For those who don't understand what the second two paragraphs were communicating, it was an allusion to how supercomputers are no longer really a matter of architectural rivalry, in terms of the sophistication of the designs, as it was during the height of the Cray vs. IBM rivalry of the 90's, but a race of parallel processing, reflecting the cheaper throw-cores-at-the-wall strategy popular with Chinese semiconductor upstarts, where they link together as many possible CPU clusters as they can onto a single football field in order to claim the top spot. So it's a bit of a dick-measuring contest.

For that reason the supercomputer race in some ways reminds me of that major reveal of Elon's magical battery pack in his Tesla cars. Everyone was expecting some groundbreaking technology, but instead it was really a refinement of previously existing battery technology, just with a ton of these batteries linked together in the trunk.

The TOP500 really is a measurement of business power more than technological proficiency, because the revenue to build these things is always going to be drawn from a combination of sectors, but more typically public investment; of course public investment is predicated on tax revenue, and that is strongly correlated with a country's GDP, and directly with its business garnishments.

More saliently, almost all supercomputers are so expensive, and answer such a narrow need, that very few of them are privately owned at all. In fact, one of the questions I don't know the answer to off the top of my head is the last time-- if ever-- a privately owned supercomputer held the #1 position. Off the top of my head, the most powerful one I can think of that I know was purely owned privately was none other than Deep Blue, which beat Kasparov, and IIRC it was only the 16th most powerful in terms of FLOP power when it was created. That isn't what set it apart.

This is a sobering truth for any conservative. It challenges the heart of the philosophical conviction that the private sector is always best suited to answer a need. There is almost no private entity large enough to own one that would have a need for it. Interesting quandary, indeed.

While, unlike you, I did unironically support corporate tax reform, like you, I did not support the latest budget. I weary of this sudden zeitgeist among conservatives where we superstitiously attribute economic windfalls where there are none. When the economy was strong under Obama, around where I live, I often heard the pro-Trump voters echo the pro-Bernie voters with comments like, "That's Wall Street, not Main Street." Main street is definitely doing a bit better, at the moment, and kudos to Trump for this, but I can't remember the last time I heard a Hannity fan reference the Labor Force Participation Rate, or crow that the sky is falling because of the expanding debt or debt-to-GDP ratio. Apparently the worries of the inflation-to-wage ratio also suddenly disappeared merely because wages have gone up a bit.

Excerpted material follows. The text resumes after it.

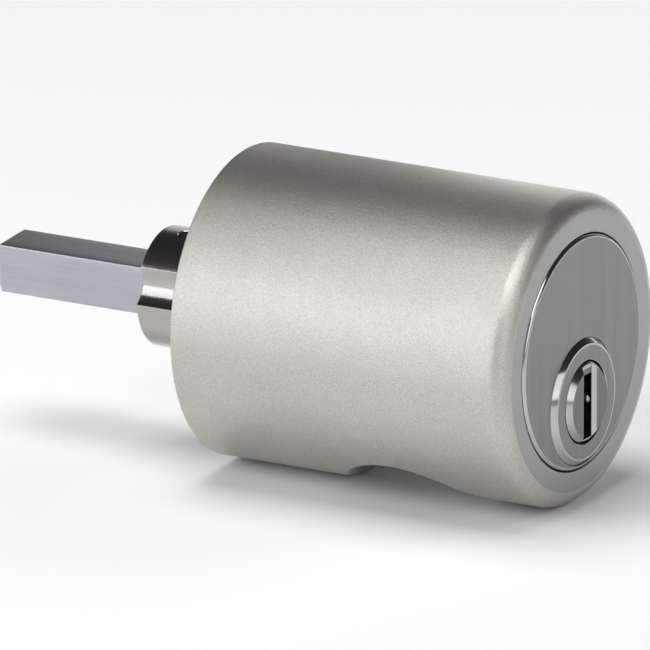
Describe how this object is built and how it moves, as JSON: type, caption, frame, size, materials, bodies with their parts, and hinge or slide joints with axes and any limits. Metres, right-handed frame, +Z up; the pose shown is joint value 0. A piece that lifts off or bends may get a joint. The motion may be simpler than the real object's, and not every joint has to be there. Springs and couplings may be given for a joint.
{
  "type": "lockable door knob with euro half cylinder",
  "caption": "Round free-running knob holding a euro-profile half cylinder; the key couples it to its hub and square spindle.",
  "frame": {"origin": "where the knob's axis crosses the plane of its rear rim", "axes": "+Y along the square spindle away from the knob, the key side looks to -Y, +Z up along the half cylinder's web"},
  "size_m": [0.05, 0.1057, 0.05],
  "materials": {
    "zinc_bar": "zinc-plated steel bar, fine drawn grain",
    "nickel_gloss": "bright nickel plate",
    "black_steel": "blackened steel screw",
    "hard_steel": "ground hardened steel",
    "spring_steel": "drawn spring wire",
    "nickel_blast": "bead-blasted satin nickel",
    "nickel_satin": "satin nickel with a polished edge",
    "brass": "turned brass",
    "plug_nickel": "nickel-plated brass",
    "bronze": "sintered bronze"
  },
  "bodies": {
    "spindle": {"square_bar": "zinc_bar", "hub": "nickel_gloss", "hub_grub_screw": "black_steel", "dog_ring": "hard_steel", "dog_ring_clip": "spring_steel"},
    "knob": {"knob_shell": "nickel_blast", "front_disk": "nickel_satin", "drill_collar": "nickel_satin", "cylinder_body": "brass", "cylinder_fixing_screw": "black_steel", "anti_drill_pins": "hard_steel", "driver_pins": "brass", "pin_springs": "spring_steel", "chamber_plugs": "brass", "back_plate": "nickel_satin", "back_plate_screws": "hard_steel", "bearing_bush": "bronze", "thrust_washer": "bronze", "rear_washer": "bronze", "bolt_spring": "spring_steel"},
    "plug": {"plug": "plug_nickel", "key_pins": "brass", "side_pins": "hard_steel", "snail_cam": "hard_steel", "cam_clip": "spring_steel"},
    "bolt": {"coupling_bolt": "hard_steel", "follower_pin": "hard_steel"}
  },
  "joints": [
    {"name": "knob_turn", "type": "hinge", "parent": "spindle", "child": "knob", "pos_m": [0, 0, 0], "axis": [0, 1, 0], "continuous": true},
    {"name": "plug_turn", "type": "hinge", "parent": "knob", "child": "plug", "pos_m": [0, 0, -0.008], "axis": [0, 1, 0], "range_deg": [0, 90]},
    {"name": "bolt_drop", "type": "slide", "parent": "knob", "child": "bolt", "axis": [0, 0, -1], "range_m": [0, 0.0022], "deforming": ["bolt_spring"]}
  ],
  "couplings": [
    {"joint": "plug_turn", "follows": "bolt_drop", "rad_per_m": 714}
  ]
}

While I do believe that conservative approaches to economics and government can also succeed in the technological race, I want to generate awareness and reflection on the opportunity cost of those uncollected billions, and perhaps remind Trump supporters of the benefit that government spending in scientific research and development can have. I am quite liberal when it comes to this issue. It's one of the only things I think is worthy of public spending. And guess what? We're spending a shitload. If we're going to run up that debt let's run it up on stuff like this.

Trump is the President who appointed Rick Perry, the man who in his own campaign promised to abolish the DoE just four years earlier (well, if he could have remembered), a few years prior to this Obama initiative. So the man who heads the body that financed this supercomputer, and will operate it for the American public good, is the same one who doesn't think that body should exist. Odd. If one frames the building of this computer positively as an accomplishment of Trump, when he wasn't even the President who ordered it, suddenly pro-Trump posters will whistle and holler their approval.

Isn't that ironic? I don't think it should matter.
 
USA! USA! USA! USA! USA! USA!

suck it rest of the world. Our computers are NUMBER ONE.